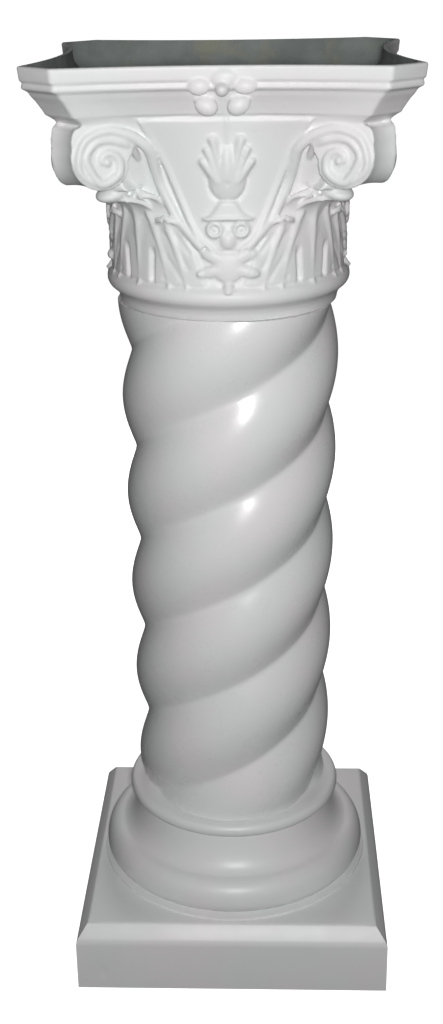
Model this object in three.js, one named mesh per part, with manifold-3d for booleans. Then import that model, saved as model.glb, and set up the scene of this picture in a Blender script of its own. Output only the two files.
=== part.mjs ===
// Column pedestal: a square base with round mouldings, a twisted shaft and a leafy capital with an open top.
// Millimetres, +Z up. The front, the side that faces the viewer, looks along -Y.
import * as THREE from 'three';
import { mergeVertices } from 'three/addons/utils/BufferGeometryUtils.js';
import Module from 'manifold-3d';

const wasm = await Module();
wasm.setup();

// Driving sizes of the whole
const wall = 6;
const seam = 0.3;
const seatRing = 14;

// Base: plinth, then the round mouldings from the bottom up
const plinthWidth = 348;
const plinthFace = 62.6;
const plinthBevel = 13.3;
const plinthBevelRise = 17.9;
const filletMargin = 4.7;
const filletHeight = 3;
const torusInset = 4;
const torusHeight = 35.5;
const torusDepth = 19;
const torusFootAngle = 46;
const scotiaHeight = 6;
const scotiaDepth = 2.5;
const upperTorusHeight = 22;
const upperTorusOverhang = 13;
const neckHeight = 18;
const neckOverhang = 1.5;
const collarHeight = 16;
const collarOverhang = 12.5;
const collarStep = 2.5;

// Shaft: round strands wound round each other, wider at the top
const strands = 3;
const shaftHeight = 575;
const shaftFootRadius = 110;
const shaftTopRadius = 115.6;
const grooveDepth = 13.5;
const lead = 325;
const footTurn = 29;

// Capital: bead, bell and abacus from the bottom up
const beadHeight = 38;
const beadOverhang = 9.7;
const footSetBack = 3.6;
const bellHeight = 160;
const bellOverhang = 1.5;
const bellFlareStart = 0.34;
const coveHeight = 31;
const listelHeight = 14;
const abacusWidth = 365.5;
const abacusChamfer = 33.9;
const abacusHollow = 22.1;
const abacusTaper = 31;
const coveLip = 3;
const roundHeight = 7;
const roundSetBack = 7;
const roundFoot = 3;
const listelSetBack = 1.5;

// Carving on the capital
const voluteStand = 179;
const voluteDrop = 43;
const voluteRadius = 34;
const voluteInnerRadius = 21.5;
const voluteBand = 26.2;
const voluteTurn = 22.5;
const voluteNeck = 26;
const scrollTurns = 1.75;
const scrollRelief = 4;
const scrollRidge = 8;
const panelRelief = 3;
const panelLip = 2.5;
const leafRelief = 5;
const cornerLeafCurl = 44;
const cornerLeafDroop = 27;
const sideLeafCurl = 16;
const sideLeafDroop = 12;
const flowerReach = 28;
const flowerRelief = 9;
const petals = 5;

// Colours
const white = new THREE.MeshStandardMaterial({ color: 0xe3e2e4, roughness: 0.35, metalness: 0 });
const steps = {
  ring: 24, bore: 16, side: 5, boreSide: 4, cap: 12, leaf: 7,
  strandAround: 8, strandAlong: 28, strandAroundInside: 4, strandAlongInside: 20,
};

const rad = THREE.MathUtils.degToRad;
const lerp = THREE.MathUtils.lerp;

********

◆ Task description: Please quote the data above in full, with no line missing.

◆ Written answer:
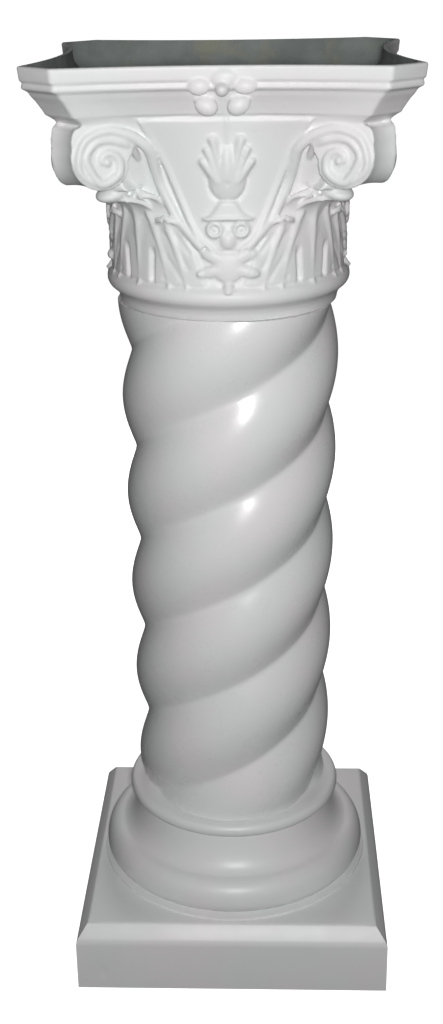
Model this object in three.js, one named mesh per part, with manifold-3d for booleans. Then import that model, saved as model.glb, and set up the scene of this picture in a Blender script of its own. Output only the two files.
=== part.mjs ===
// Column pedestal: a square base with round mouldings, a twisted shaft and a leafy capital with an open top.
// Millimetres, +Z up. The front, the side that faces the viewer, looks along -Y.
import * as THREE from 'three';
import { mergeVertices } from 'three/addons/utils/BufferGeometryUtils.js';
import Module from 'manifold-3d';

const wasm = await Module();
wasm.setup();

// Driving sizes of the whole
const wall = 6;
const seam = 0.3;
const seatRing = 14;

// Base: plinth, then the round mouldings from the bottom up
const plinthWidth = 348;
const plinthFace = 62.6;
const plinthBevel = 13.3;
const plinthBevelRise = 17.9;
const filletMargin = 4.7;
const filletHeight = 3;
const torusInset = 4;
const torusHeight = 35.5;
const torusDepth = 19;
const torusFootAngle = 46;
const scotiaHeight = 6;
const scotiaDepth = 2.5;
const upperTorusHeight = 22;
const upperTorusOverhang = 13;
const neckHeight = 18;
const neckOverhang = 1.5;
const collarHeight = 16;
const collarOverhang = 12.5;
const collarStep = 2.5;

// Shaft: round strands wound round each other, wider at the top
const strands = 3;
const shaftHeight = 575;
const shaftFootRadius = 110;
const shaftTopRadius = 115.6;
const grooveDepth = 13.5;
const lead = 325;
const footTurn = 29;

// Capital: bead, bell and abacus from the bottom up
const beadHeight = 38;
const beadOverhang = 9.7;
const footSetBack = 3.6;
const bellHeight = 160;
const bellOverhang = 1.5;
const bellFlareStart = 0.34;
const coveHeight = 31;
const listelHeight = 14;
const abacusWidth = 365.5;
const abacusChamfer = 33.9;
const abacusHollow = 22.1;
const abacusTaper = 31;
const coveLip = 3;
const roundHeight = 7;
const roundSetBack = 7;
const roundFoot = 3;
const listelSetBack = 1.5;

// Carving on the capital
const voluteStand = 179;
const voluteDrop = 43;
const voluteRadius = 34;
const voluteInnerRadius = 21.5;
const voluteBand = 26.2;
const voluteTurn = 22.5;
const voluteNeck = 26;
const scrollTurns = 1.75;
const scrollRelief = 4;
const scrollRidge = 8;
const panelRelief = 3;
const panelLip = 2.5;
const leafRelief = 5;
const cornerLeafCurl = 44;
const cornerLeafDroop = 27;
const sideLeafCurl = 16;
const sideLeafDroop = 12;
const flowerReach = 28;
const flowerRelief = 9;
const petals = 5;

// Colours
const white = new THREE.MeshStandardMaterial({ color: 0xe3e2e4, roughness: 0.35, metalness: 0 });
const steps = {
  ring: 24, bore: 16, side: 5, boreSide: 4, cap: 12, leaf: 7,
  strandAround: 8, strandAlong: 28, strandAroundInside: 4, strandAlongInside: 20,
};

const rad = THREE.MathUtils.degToRad;
const lerp = THREE.MathUtils.lerp;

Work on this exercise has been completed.